The decade-long Machaze-Zinave aftershock sequence in the slowly straining Mozambique Rift

Abstract

Southern Mozambique is the southernmost expression of the continental East African Rift. Here, extension rates are low and rifting is achieved through normal faulting. Incipient rift environments provide an ideal location to investigate the role of reactivated pre-existing structures, aftershock sequences and fault interactions in rift development. In 2016 an Mw 5.6 earthquake occurred in the Zinave region of southern Mozambique, ∼10 km south-east of the Mw 7.0 2006 Machaze earthquake.

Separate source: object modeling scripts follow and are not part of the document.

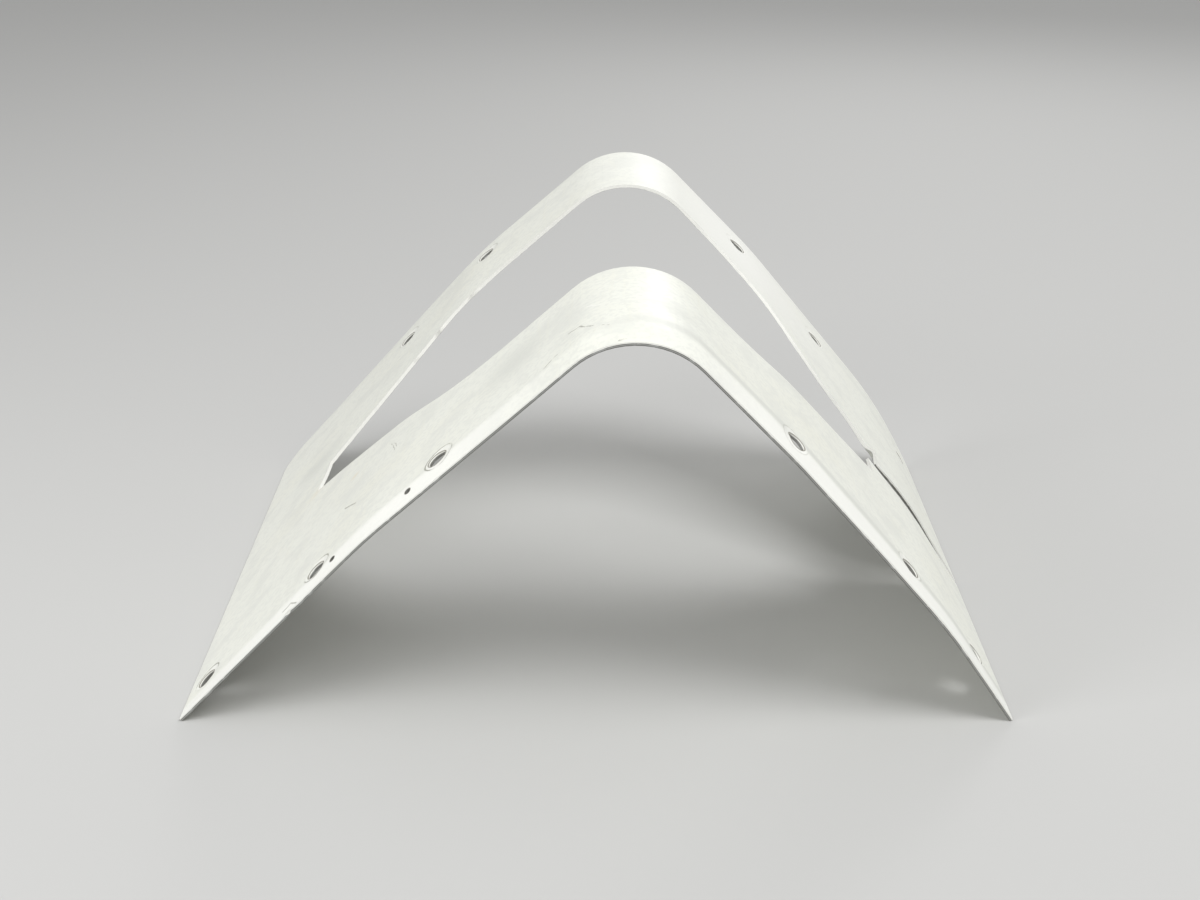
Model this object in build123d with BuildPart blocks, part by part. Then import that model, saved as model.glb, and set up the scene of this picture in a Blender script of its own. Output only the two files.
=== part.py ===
from build123d import *
import os
from math import cos, radians, sin, tan

os.makedirs("parts", exist_ok=True)

# Hinge cover: one sheet of aluminium folded over the nose of a control surface, with a slot
# over the fold for the hinge arm. It stands on its two ends like an upturned V.
# X runs from end to end, Y from the front edge to the rear edge, and Z is up.
# The origin is on the ground, under the middle of the sheet. All sizes are in millimetres.

# The sheet
sheet_thickness = 0.8
span = 173.0  # outside, from end to end
depth = 142.0  # front edge to rear edge
bend_radius = 19.0  # outside of the fold
knee_radius = 115.0  # where the slope of a leg changes
# The strip along the front edge is set down to tuck under the next skin, and widens to the right.
strip_left = 4.5
strip_right = 7.0
rear_corner_radius = 8.0

# Slopes of the legs in degrees. The left leg has two stretches and the right leg three,
# told from the ends up, along the front edge, along the crease of the strip and along the rear.
edge_left_slopes = (45.7, 41.2)
crease_left_slopes = (46.7, 41.5)
rear_left_slopes = (47.6, 40.6)
edge_right_slopes = (55.7, 48.8, 45.5)
crease_right_slopes = (56.9, 49.9, 45.7)
rear_right_slopes = (62.0, 50.4, 45.6)

# Lengths of those stretches, apart from the last one, which ends at the fold
edge_left_foot = 58.0
crease_left_foot = 58.7
rear_left_foot = 82.8
edge_right_foot = 24.8
rear_right_foot = 20.7
edge_right_shin = 48.5
rear_right_shin = 55.9

# The slot, in distances down each leg from the ridge and back from the front edge.
# Its sides are parallel over the fold and close in towards its ends.
slot_front = 42.0
slot_rear = 109.0
slot_side_radius = 60.0
slot_left_parallel = 51.0
slot_left_end = 101.5
slot_left_end_front = 71.0
slot_left_end_rear = 86.0
slot_right_parallel = 36.0
slot_right_end = 80.0
slot_right_end_front = 55.0
slot_right_end_rear = 73.0

# The slit runs from the slot's right end out through the end of the leg
slit_front = 63.2
slit_width = 2.0
slit_lead_in = 4.0  # the slot's rear side meets the slit this far down the leg

# Screw holes in rows, each told by its distance up the leg from its end and in from the edge
hole_diameter = 4.4
front_left_holes = ((5.3, 10.6), (41.9, 8.1), (77.7, 7.8))
front_right_holes = ((10.5, 12.5), (36.9, 10.2), (75.3, 7.5))
rear_left_holes = ((53.1, 9.0), (84.0, 6.5))
rear_right_holes = ((10.0, 18.0), (50.0, 14.0), (82.3, 10.5))

# Two small pilot holes beside the front edge of the left leg
pin_diameter = 1.5
pin_places = ((48.1, 3.8), (69.9, 3.6))

tool_reach = 15.0  # a cutting tool passes this far through a leg's plane
front = -depth / 2


def climb(start, side, slope, length):
    """The point that lies a length further up a leg, side being -1 on the left and 1 on the right."""
    return start[0] - side * length * cos(radians(slope)), start[1] + length * sin(radians(slope))


def leg_points(side, slopes, lengths):
    """Corners of a leg's outer line, from its end, which stands on its inner corner, up to the fold."""
    points = [(side * span / 2, sheet_thickness * cos(radians(slopes[0])))]
    for slope, length in zip(slopes, lengths):
        points.append(climb(points[-1], side, slope, length))
    return points


def outer_points(left_slopes, left_lengths, right_slopes, right_lengths):
    """Corners of the sheet's outer line, with the ridge where the two upper stretches would meet."""
    left = leg_points(-1, left_slopes, left_lengths)
    right = leg_points(1, right_slopes, right_lengths)
    rise, fall = tan(radians(left_slopes[-1])), tan(radians(right_slopes[-1]))
    (left_x, left_z), (right_x, right_z) = left[-1], right[-1]
    ridge_x = (right_z - left_z + fall * right_x + rise * left_x) / (rise + fall)
    ridge = (ridge_x, left_z + rise * (ridge_x - left_x))
    return left + [ridge] + right[::-1]


def cross_section(left_y, right_y, points):
    """The sheet's outer line and the face under it, on an upright plane from end to end."""
    along = Vector(span, right_y - left_y, 0)
    plane = Plane(origin=(0, (left_y + right_y) / 2, 0), x_dir=along, z_dir=along.cross(Vector(0, 0, 1)))
    radii = [knee_radius, bend_radius, knee_radius, knee_radius]
    with BuildSketch(plane) as profile:
        with BuildLine():
            outer = FilletPolyline(*points, radius=radii)
            offset(outer, amount=-sheet_thickness, side=Side.RIGHT)
        make_face()
    with BuildLine(plane) as outline:
        FilletPolyline(*points, radius=radii)
    return outline.wire(), profile.sketch.face()


def leg_plane(points, below):
    """Plane of a leg's upper stretch: X runs down the leg from the ridge, and Y to the rear."""
    ridge_x, ridge_z = points[2]
    down = Vector(below[0] - ridge_x, 0, below[1] - ridge_z)
    return Plane(origin=(ridge_x, front, ridge_z), x_dir=down, z_dir=down.cross(Vector(0, 1, 0)))


edge_points = outer_points(edge_left_slopes, (edge_left_foot,),
                           edge_right_slopes, (edge_right_foot, edge_right_shin))
crease_points = outer_points(crease_left_slopes, (crease_left_foot,),
                             crease_right_slopes, (edge_right_foot, edge_right_shin))
rear_points = outer_points(rear_left_slopes, (rear_left_foot,),
                           rear_right_slopes, (rear_right_foot, rear_right_shin))
edge_line, edge_face = cross_section(front, front, edge_points)
crease_line, crease_face = cross_section(front + strip_left, front + strip_right, crease_points)
rear_line, rear_face = cross_section(-front, -front, rear_points)
left_leg = leg_plane(crease_points, crease_points[1])
right_leg = leg_plane(crease_points, crease_points[3])


def on_sheet(side, up_leg, back):
    """A point of the outer surface, and the direction straight back from it along the sheet."""
    places = [line.position_at(up_leg if side < 0 else line.length - up_leg, PositionMode.LENGTH)
              for line in (edge_line, crease_line, rear_line)]
    near, far = places[:2] if front + back < places[1].Y else places[1:]
    share = (front + back - near.Y) / (far.Y - near.Y)
    return near + (far - near) * share, (far - near).normalized()


def seat(side, places):
    """Plane on the outer surface through two places, told up the leg and back, and their distance."""
    (first, straight_back), (second, _) = [on_sheet(side, *place) for place in places]
    along = second - first
    outward = along.cross(straight_back) * (-side)
    return Plane(origin=(first + second) / 2, x_dir=along, z_dir=outward), along.length


def end_seat(side, place):
    """Plane on the outer surface at a single hole near the end of a leg."""
    up_leg, back = place
    reach = hole_diameter / 2
    return seat(side, ((up_leg - reach, back), (up_leg + reach, back)))[0]


def slot_outline(parallel, end, end_front, end_rear, corners=()):
    """The slot's half on one leg's plane, closed along the ridge, with the corners its end has."""
    FilletPolyline((0, slot_front), (parallel, slot_front), (end, end_front), radius=slot_side_radius)
    Polyline((end, end_front), *corners, (end, end_rear))
    FilletPolyline((end, end_rear), (parallel, slot_rear), (0, slot_rear), radius=slot_side_radius)
    Line((0, slot_rear), (0, slot_front))


def from_rear(places):
    """Places told in from the rear edge, told back from the front edge instead."""
    return [(up_leg, depth - inward) for up_leg, inward in places]


rows = ((-1, front_left_holes), (1, front_right_holes),
        (-1, from_rear(rear_left_holes)), (1, from_rear(rear_right_holes)))

with BuildPart() as cover:
    loft([edge_face, crease_face, rear_face], ruled=True)
    corners = cover.edges().filter_by(lambda edge: edge.length < 1.5 * sheet_thickness)
    fillet(corners.group_by(Axis.Y)[-1], radius=rear_corner_radius)

    # The slot, cut square to each leg in turn
    with BuildSketch(left_leg):
        with BuildLine():
            slot_outline(slot_left_parallel, slot_left_end, slot_left_end_front, slot_left_end_rear)
        make_face()
    extrude(amount=tool_reach, both=True, mode=Mode.SUBTRACT)
    with BuildSketch(right_leg):
        with BuildLine():
            slot_outline(slot_right_parallel, slot_right_end, slot_right_end_front, slot_right_end_rear,
                         corners=((slot_right_end, slit_front),
                                  (slot_right_end + slit_lead_in, slit_front + slit_width)))
        make_face()
    extrude(amount=tool_reach, both=True, mode=Mode.SUBTRACT)

    # The slit, from the slot's right end to well past the end of the leg
    with BuildSketch(right_leg):
        with Locations((slot_right_end, slit_front)):
            Rectangle(span, slit_width, align=Align.MIN)
    extrude(amount=tool_reach, both=True, mode=Mode.SUBTRACT)

    # Each row has a pair of holes on one plane, and three of them one more near the leg's end
    for side, places in rows:
        pair, spacing = seat(side, places[-2:])
        with Locations(pair):
            with GridLocations(spacing, 0, 2, 1):
                Hole(hole_diameter / 2, depth=tool_reach / 2)
        for place in places[:-2]:
            with Locations(end_seat(side, place)):
                Hole(hole_diameter / 2, depth=tool_reach / 2)

    pins, spacing = seat(-1, pin_places)
    with Locations(pins):
        with GridLocations(spacing, 0, 2, 1):
            Hole(pin_diameter / 2, depth=tool_reach / 2)

cover.part.label = "hinge_cover"
export_step(cover.part, "parts/hinge_cover.step")
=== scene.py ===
import math

import bmesh
import bpy
import numpy as np
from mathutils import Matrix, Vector, noise


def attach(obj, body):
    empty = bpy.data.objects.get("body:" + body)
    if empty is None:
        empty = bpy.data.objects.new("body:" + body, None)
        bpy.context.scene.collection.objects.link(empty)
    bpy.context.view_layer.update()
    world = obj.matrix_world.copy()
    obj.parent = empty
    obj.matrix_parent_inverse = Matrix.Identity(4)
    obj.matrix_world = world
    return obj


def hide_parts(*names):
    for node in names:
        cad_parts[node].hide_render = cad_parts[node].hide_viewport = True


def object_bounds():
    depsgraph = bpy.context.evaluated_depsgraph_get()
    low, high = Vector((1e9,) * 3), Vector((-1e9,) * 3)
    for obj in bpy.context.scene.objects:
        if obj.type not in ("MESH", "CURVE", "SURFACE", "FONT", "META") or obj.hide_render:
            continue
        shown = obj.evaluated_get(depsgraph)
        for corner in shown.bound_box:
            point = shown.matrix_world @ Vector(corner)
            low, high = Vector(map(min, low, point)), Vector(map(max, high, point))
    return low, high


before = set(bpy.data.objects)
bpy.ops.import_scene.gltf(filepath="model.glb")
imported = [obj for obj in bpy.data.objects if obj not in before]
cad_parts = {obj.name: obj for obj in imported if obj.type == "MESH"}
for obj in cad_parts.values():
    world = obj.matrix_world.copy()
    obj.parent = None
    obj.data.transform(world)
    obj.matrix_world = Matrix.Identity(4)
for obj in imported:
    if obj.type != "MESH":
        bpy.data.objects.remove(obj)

solid_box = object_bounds()

# The cover is one sheet of aluminium 0.8 mm thick, folded over the nose of a control surface and
# cut out over the fold for a hinge's arm. Screws along its front and rear edges hold it down.

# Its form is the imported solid's. A copy of that mesh is welded and sliced into short facets, so
# that it can take the waves, knocks and burrs of use.
slice_step = 0.002  # metres between two slices
fine_step = 0.0007  # the same around a hole or a knock
slice_snap = 0.00002  # no slice passes this near a corner that is there
weld_reach = 0.000001
sharp_angle = math.radians(28)  # the rims of the holes and the cut edges are sharper

sheet_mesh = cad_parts["hinge_cover"].data.copy()
sheet_mesh.materials.clear()
cover = bpy.data.objects.new("cover_sheet", sheet_mesh)
bpy.context.scene.collection.objects.link(cover)

work = bmesh.new()
work.from_mesh(sheet_mesh)
bmesh.ops.remove_doubles(work, verts=work.verts, dist=weld_reach)
for edge in work.edges:
    edge.smooth = edge.calc_face_angle(0) < sharp_angle
for face in work.faces:
    face.smooth = True


def patches(mesh):
    """The mesh's faces in groups that sharp edges part, the largest group first."""
    left, groups = set(mesh.faces), []
    while left:
        group, reached = [], [left.pop()]
        while reached:
            face = reached.pop()
            group.append(face)
            for edge in face.edges:
                if edge.smooth:
                    for other in edge.link_faces:
                        if other in left:
                            left.remove(other)
                            reached.append(other)
        groups.append(group)
    return sorted(groups, key=lambda group: -sum(face.calc_area() for face in group))


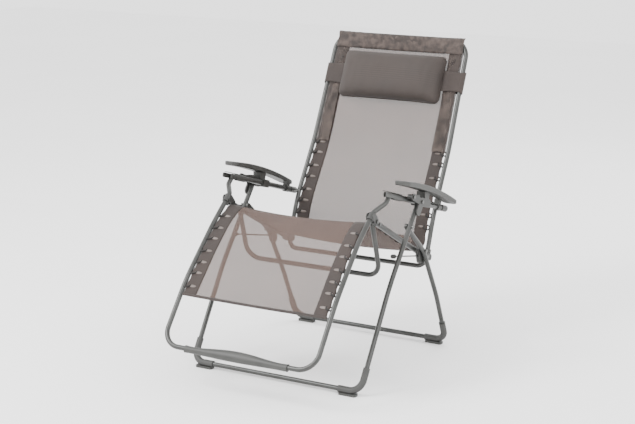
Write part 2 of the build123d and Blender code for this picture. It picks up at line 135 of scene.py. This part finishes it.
def material(name, dark, light, rough, metallic=0.0, grain=400.0, bump=0.15, alpha=1.0, sheen=0.0,
             patch=18.0):
    """Procedural surface: patches between two tones, a fine grain and uneven roughness."""
    mat = bpy.data.materials.new(name)
    mat.use_nodes = True
    tree = mat.node_tree
    shader = tree.nodes["Principled BSDF"]
    shader.inputs["Metallic"].default_value = metallic
    shader.inputs["Alpha"].default_value = alpha
    shader.inputs["Sheen Weight"].default_value = sheen
    place = tree.nodes.new("ShaderNodeTexCoord")
    patches = tree.nodes.new("ShaderNodeTexNoise")
    patches.inputs["Scale"].default_value = patch
    patches.inputs["Detail"].default_value = 6
    link(tree, place, "Object", patches, "Vector")
    ramp = tree.nodes.new("ShaderNodeValToRGB")
    ramp.color_ramp.elements[0].position = 0.35
    ramp.color_ramp.elements[0].color = (*dark, 1)
    ramp.color_ramp.elements[1].position = 0.65
    ramp.color_ramp.elements[1].color = (*light, 1)
    link(tree, patches, "Fac", ramp, "Fac")
    link(tree, ramp, "Color", shader, "Base Color")
    fine = tree.nodes.new("ShaderNodeTexNoise")
    fine.inputs["Scale"].default_value = grain
    fine.inputs["Detail"].default_value = 3
    link(tree, place, "Object", fine, "Vector")
    relief = tree.nodes.new("ShaderNodeBump")
    relief.inputs["Strength"].default_value = bump
    relief.inputs["Distance"].default_value = 0.0006
    link(tree, fine, "Fac", relief, "Height")
    link(tree, relief, "Normal", shader, "Normal")
    spread = tree.nodes.new("ShaderNodeMapRange")
    spread.inputs["To Min"].default_value = rough - 0.08
    spread.inputs["To Max"].default_value = rough + 0.1
    link(tree, patches, "Fac", spread, "Value")
    link(tree, spread, "Result", shader, "Roughness")
    return mat


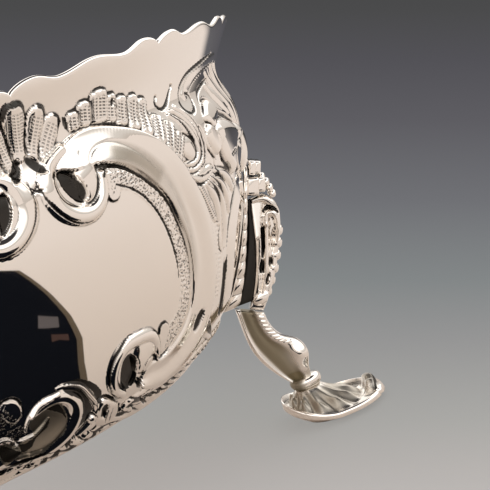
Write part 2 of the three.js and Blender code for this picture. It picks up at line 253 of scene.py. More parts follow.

We reanalyse ENVISAT InSAR observations of the Machaze earthquake, together with new Sentinel-1 Interferometric Synthetic Aperture Radar (InSAR) observations of the Zinave earthquake, and solve for uniform and distributed slip models for both events. We find that the Machaze earthquake occurred on a steeply dipping (∼75°) fault, in agreement with other studies, but that the Zinave earthquake occurred on an ∼60° dipping fault. The occurrence of the Zinave earthquake at the same depth as afterslip following the Machaze earthquake suggests laterally heterogeneous crustal frictional properties. The Machaze earthquake caused a Coulomb stress increase of ∼0.2MPa on the Zinave fault. The full >10 yr record of seismicity following the Machaze event can be fit by the Omori law, showing that the Zinave earthquake is part of a decade-long aftershock sequence, consistent with long-duration aftershock sequences in other slowly straining regions. Aftershocks represent a major hazard that needs to be considered if a large earthquake were to occur in the southern East African Rift system today.